Dirán los lectores que he equivocado el título de esta columna y que el quilombo es el argentino y no el vasco. Pues no. Cojo el rábano argentino por las hojas, para llamar la atención del que entiendo es el problema más grave de la política vasca. En efecto, aquí no hay problemas de deuda externa, de inflación, de subsistencia, de devaluación, de riesgo país... o de cacerolazos. Pero, en nuestro particular quilombo se asesina, se extorsiona, se aterroriza, se cercenan las libertades, se excluye por un determinado tipo de hiperpolitización y se pierde la confianza a pasos agigantados. Además, esto sucede de forma asimétrica, afectando directamente a media comunidad, sin que la otra media sea capaz de reaccionar adecuadamente, con serio riesgo para la convivencia comunitaria. Y, ante tan grave desorden, nuestra clase política prefiere la confrontación urbi et orbe, sin la más mínima concertación de diagnóstico o de respuesta, después de dos décadas largas de democracia y autogobierno.

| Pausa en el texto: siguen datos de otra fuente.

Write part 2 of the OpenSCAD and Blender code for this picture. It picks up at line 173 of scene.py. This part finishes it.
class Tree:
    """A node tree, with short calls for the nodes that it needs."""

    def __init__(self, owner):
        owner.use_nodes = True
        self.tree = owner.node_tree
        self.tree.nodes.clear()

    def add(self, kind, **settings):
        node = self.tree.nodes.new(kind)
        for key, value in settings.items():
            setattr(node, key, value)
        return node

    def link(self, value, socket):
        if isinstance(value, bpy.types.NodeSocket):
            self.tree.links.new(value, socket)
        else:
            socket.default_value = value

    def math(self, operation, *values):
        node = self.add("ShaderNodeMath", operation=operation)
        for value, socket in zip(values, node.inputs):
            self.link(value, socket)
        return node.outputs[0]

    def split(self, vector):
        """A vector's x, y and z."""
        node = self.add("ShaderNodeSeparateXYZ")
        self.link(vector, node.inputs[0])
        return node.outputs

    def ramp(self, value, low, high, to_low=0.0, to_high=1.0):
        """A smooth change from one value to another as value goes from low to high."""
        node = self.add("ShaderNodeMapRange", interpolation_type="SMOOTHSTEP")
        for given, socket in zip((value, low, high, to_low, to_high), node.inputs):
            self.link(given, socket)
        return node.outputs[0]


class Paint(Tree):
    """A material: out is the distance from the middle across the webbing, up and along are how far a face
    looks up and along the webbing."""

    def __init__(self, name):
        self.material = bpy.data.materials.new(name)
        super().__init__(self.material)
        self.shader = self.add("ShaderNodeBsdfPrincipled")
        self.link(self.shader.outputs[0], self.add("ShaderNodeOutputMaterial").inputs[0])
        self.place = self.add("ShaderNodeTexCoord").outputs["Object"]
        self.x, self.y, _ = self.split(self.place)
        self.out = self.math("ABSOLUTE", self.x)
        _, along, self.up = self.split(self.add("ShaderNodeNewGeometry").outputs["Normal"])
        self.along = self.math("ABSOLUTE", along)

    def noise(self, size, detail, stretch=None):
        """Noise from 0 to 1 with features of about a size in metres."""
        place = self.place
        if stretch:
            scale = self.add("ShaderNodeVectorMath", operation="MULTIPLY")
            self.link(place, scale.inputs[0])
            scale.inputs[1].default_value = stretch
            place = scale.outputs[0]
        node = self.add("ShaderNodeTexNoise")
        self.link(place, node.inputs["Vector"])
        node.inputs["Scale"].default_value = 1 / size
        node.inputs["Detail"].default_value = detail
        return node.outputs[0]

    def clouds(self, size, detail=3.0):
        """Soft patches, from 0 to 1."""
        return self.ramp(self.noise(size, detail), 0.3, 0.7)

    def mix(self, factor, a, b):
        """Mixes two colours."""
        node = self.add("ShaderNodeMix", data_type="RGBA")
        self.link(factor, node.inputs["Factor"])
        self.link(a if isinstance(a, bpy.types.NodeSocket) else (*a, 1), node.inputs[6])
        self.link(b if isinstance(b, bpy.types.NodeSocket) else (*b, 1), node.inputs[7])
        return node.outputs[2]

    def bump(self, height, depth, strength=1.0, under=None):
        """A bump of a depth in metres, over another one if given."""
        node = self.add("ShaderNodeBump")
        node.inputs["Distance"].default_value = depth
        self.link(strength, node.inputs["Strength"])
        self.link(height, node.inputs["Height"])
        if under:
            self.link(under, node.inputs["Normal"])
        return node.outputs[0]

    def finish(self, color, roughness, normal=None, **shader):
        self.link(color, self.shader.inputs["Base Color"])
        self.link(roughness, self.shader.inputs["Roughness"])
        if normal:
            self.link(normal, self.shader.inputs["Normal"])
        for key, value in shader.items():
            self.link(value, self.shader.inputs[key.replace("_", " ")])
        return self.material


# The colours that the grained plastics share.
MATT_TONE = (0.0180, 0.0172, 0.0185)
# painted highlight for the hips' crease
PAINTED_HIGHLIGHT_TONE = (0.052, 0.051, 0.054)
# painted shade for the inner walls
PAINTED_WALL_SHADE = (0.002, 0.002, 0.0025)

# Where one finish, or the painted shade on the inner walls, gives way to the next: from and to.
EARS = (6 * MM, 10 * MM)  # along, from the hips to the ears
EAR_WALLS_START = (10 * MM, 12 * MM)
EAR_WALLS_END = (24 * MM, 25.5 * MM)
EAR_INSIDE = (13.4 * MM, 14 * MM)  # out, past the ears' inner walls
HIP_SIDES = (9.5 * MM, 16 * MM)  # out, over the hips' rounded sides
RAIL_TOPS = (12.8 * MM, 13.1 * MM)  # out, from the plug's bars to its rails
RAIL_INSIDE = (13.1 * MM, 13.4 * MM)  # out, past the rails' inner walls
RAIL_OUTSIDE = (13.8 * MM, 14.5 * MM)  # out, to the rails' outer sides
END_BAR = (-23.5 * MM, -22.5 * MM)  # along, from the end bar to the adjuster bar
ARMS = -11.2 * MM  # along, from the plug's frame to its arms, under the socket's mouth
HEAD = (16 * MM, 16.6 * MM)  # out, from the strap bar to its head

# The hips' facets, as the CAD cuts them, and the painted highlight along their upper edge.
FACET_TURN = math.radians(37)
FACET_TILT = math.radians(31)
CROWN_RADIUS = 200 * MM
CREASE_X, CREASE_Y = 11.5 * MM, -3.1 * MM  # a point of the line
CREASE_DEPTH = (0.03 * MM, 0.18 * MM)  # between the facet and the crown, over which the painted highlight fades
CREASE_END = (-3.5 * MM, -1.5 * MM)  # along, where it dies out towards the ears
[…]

Este es el principal problema de gobernabilidad que tiene nuestro país y no el del presupuesto o, siquiera, el Concierto, porque, además, la forma de resolver éstos no puede desligarse de aquel. De la gobernabilidad, es decir de la gestión del rumbo de los problemas más graves del país, son responsables, ante todo, los gobiernos y sus titulares partidistas, pero la corresponsabilidad compromete a toda la clase política y dirigente. No puede haber normalidad política en Euskadi, sin erradicar la violencia y su subcultura de nuestra sociedad, y no avanzaremos hacia esa normalidad, sin la previa concertación de nuestra clase política sobre la neutralización del chantaje antidemocrático de la violencia. Para ello es imprescindible renunciar a sacar beneficio colateral de éste, sobre todo por parte de quienes lo padecen menos directamente, y castigar social y políticamente a quien caiga en la tentación de hacerlo. Entre tanto, no podemos seguir haciéndonos trampas en el solitario, como si no pasase nada o todo fuese normal.

De seguir así, el quilombo vasco nos desbordará a todos. Salvo que esté ya tan instalado entre nosotros que sea eso, precisamente, lo que se persiga. En este caso, se coincidirá con los terroristas en el 'cuanto peor, mejor'.